In partnership with College Now Greater Cleveland, the Browns added a couple of honorary captains for their Week 14 game against the Panthers as part of their Browns Give Back movement. 

Kaylon Cowan-Ross and Omowonuola Obasa joined the usual captains for the coin toss, part of their reward as 2018 Marion Motley Scholarship recipients. 

They also earned an interview with former Browns All-Pro offensive lineman Joe Thomas, who called the scholarship “one of the most prestigious awards that the Cleveland Browns give out.” During the interview, Obasa and Cowan-Ross revealed their plans for the future.

Obasa wants to study political science or public policy and make a macro-level change to the world. Ross wants to major in psychology and change beliefs about mental illness. 

The scholarship recipients also participated in an on-field check presentation with Browns Alumni judge Dick Ambrose, who also served as a member of the scholarship recipient selection panel.

The Browns will assist these young minds in achieving their goals by committing $10,000 per year over four years to a college of their choosing, just as they’ve have done for students over the last 13 years. 

As one of the first African-Americans to integrate professional football in 1946, Motley, the award’s namesake, overcame many obstacles and was eventually inducted into the Pro Football Hall of Fame in 1968. In the scholarship application, students write an essay connecting how they relate to Motley and the challenges he faced.

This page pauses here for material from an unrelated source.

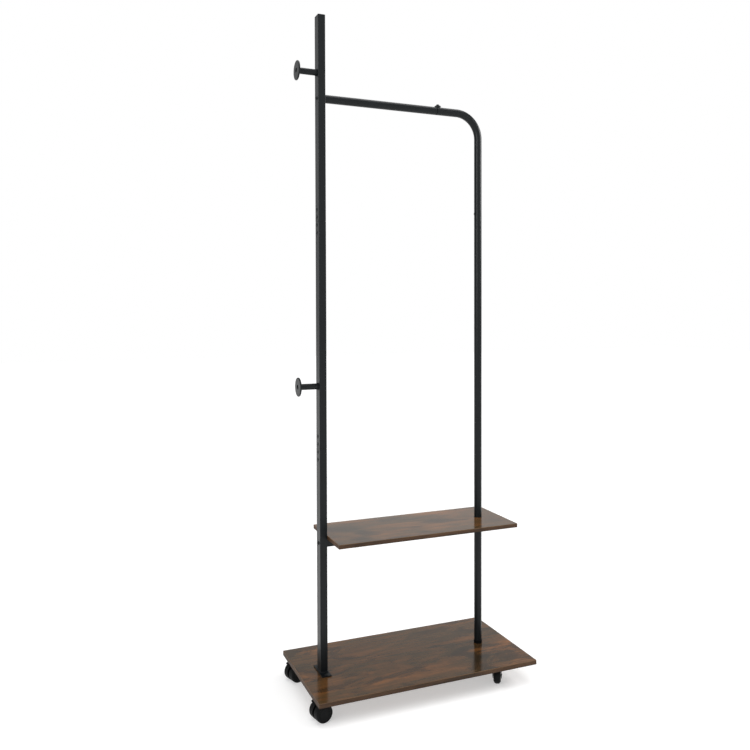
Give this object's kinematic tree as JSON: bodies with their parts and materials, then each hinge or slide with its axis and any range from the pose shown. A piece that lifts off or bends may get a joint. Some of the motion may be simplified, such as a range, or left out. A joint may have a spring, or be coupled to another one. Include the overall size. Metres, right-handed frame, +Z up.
{
  "type": "rolling clothes rack",
  "caption": "Rolling clothes rack: square steel post with coat pegs, round tube bent over into a hanging rail, small shelf and wood-look base board on swivel casters.",
  "frame": {"origin": "on the floor, under the middle of the base board", "axes": "+X along the hanging rail, from the square post to the round post; +Y to the back; +Z up"},
  "size_m": [0.6075, 0.312, 1.7195],
  "materials": {
    "laminate_board": "gloss",
    "edge_band": "satin",
    "black_steel": "satin",
    "zinc_steel": "satin",
    "black_plastic": "matte",
    "wheel_plastic": "matte"
  },
  "bodies": {
    "rack": {"base_board": "laminate_board", "shelf_board": "laminate_board", "base_edge_band": "edge_band", "shelf_edge_band": "edge_band", "post_foot_plate": "black_steel", "foot_plate_screws": "black_steel", "post_lower": "black_steel", "post_middle": "black_steel", "post_upper": "black_steel", "post_joint_screws": "black_steel", "tube_lower": "black_steel", "tube_middle": "black_steel", "bend_tube": "black_steel", "tube_joint_screw": "black_steel", "hanging_rail": "black_steel", "rail_saddle_washer": "black_steel", "rail_joint_screw": "black_steel", "rail_end_bolt": "black_steel", "support_bar": "black_steel", "bar_bolts": "black_steel", "shelf_screws": "black_steel", "upper_peg_stem": "black_steel", "upper_peg_disc": "black_steel", "lower_peg_stem": "black_steel", "lower_peg_disc": "black_steel", "peg_rings": "black_steel", "caster_plates": "black_steel", "peg_bolts": "black_steel", "post_joiner_lower": "black_steel", "post_joiner_upper": "black_steel", "tube_joiner_lower": "black_steel", "tube_joiner_upper": "black_steel", "rail_joiner": "black_steel", "tube_foot_plug": "zinc_steel", "tube_foot_bolt": "zinc_steel", "tube_foot_washer": "zinc_steel", "rail_end_plug": "zinc_steel", "bar_end_plugs": "zinc_steel", "peg_rivet_nuts": "zinc_steel", "caster_plate_screws": "zinc_steel", "caster_kingpins": "zinc_steel", "post_top_cap": "black_plastic", "tube_foot_collar": "black_plastic"},
    "front_left_caster": {"front_left_hood": "black_plastic", "front_left_axle": "zinc_steel"},
    "front_left_wheel_front_body": {"front_left_wheel_front": "wheel_plastic"},
    "front_left_wheel_back_body": {"front_left_wheel_back": "wheel_plastic"},
    "front_right_caster": {"front_right_fork": "black_plastic", "front_right_axle": "zinc_steel"},
    "front_right_wheel_body": {"front_right_wheel": "wheel_plastic"},
    "back_left_caster": {"back_left_hood": "black_plastic", "back_left_axle": "zinc_steel"},
    "back_left_wheel_front_body": {"back_left_wheel_front": "wheel_plastic"},
    "back_left_wheel_back_body": {"back_left_wheel_back": "wheel_plastic"},
    "back_right_caster": {"back_right_fork": "black_plastic", "back_right_axle": "zinc_steel"},
    "back_right_wheel_body": {"back_right_wheel": "wheel_plastic"}
  },
  "joints": [
    {"name": "front_left_swivel", "type": "hinge", "parent": "rack", "child": "front_left_caster", "pos_m": [-0.267, -0.11, 0.042], "axis": [0, 0, 1], "continuous": true},
    {"name": "front_left_wheel_front_spin", "type": "hinge", "parent": "front_left_caster", "child": "front_left_wheel_front_body", "pos_m": [-0.28167, -0.11312, 0.022], "axis": [-0.2079, 0.9781, 0], "continuous": true},
    {"name": "front_left_wheel_back_spin", "type": "hinge", "parent": "front_left_caster", "child": "front_left_wheel_back_body", "pos_m": [-0.28167, -0.11312, 0.022], "axis": [-0.2079, 0.9781, 0], "continuous": true},
    {"name": "front_right_swivel", "type": "hinge", "parent": "rack", "child": "front_right_caster", "pos_m": [0.2135, -0.102, 0.042], "axis": [0, 0, 1], "continuous": true},
    {"name": "front_right_wheel_spin", "type": "hinge", "parent": "front_right_caster", "child": "front_right_wheel_body", "pos_m": [0.20566, -0.11479, 0.021], "axis": [-0.8526, 0.5225, 0], "continuous": true},
    {"name": "back_left_swivel", "type": "hinge", "parent": "rack", "child": "back_left_caster", "pos_m": [-0.267, 0.11, 0.042], "axis": [0, 0, 1], "continuous": true},
    {"name": "back_left_wheel_front_spin", "type": "hinge", "parent": "back_left_caster", "child": "back_left_wheel_front_body", "pos_m": [-0.28135, 0.10561, 0.022], "axis": [-0.2924, 0.9563, 0], "continuous": true},
    {"name": "back_left_wheel_back_spin", "type": "hinge", "parent": "back_left_caster", "child": "back_left_wheel_back_body", "pos_m": [-0.28135, 0.10561, 0.022], "axis": [-0.2924, 0.9563, 0], "continuous": true},
    {"name": "back_right_swivel", "type": "hinge", "parent": "rack", "child": "back_right_caster", "pos_m": [0.2135, 0.102, 0.042], "axis": [0, 0, 1], "continuous": true},
    {"name": "back_right_wheel_spin", "type": "hinge", "parent": "back_right_caster", "child": "back_right_wheel_body", "pos_m": [0.20346, 0.09085, 0.021], "axis": [-0.7431, 0.6691, 0], "continuous": true}
  ]
}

Additionally, the scholarship aims to help first-generation college students who plan to have a career in education or professional sports after college.

“For a lot of scholarship recipients, if they didn’t receive this scholarship, they wouldn’t have been able to go to college,” said Bob Durham, Senior Director of Scholarship Services at College Now Greater Cleveland. 

To date, The Browns have awarded $260,000 in scholarship money to 26 students, and 93 percent of recipients graduate or are on track to graduate in six years. This is compared to a 42 percent national average for students receiving the federal Pell grant.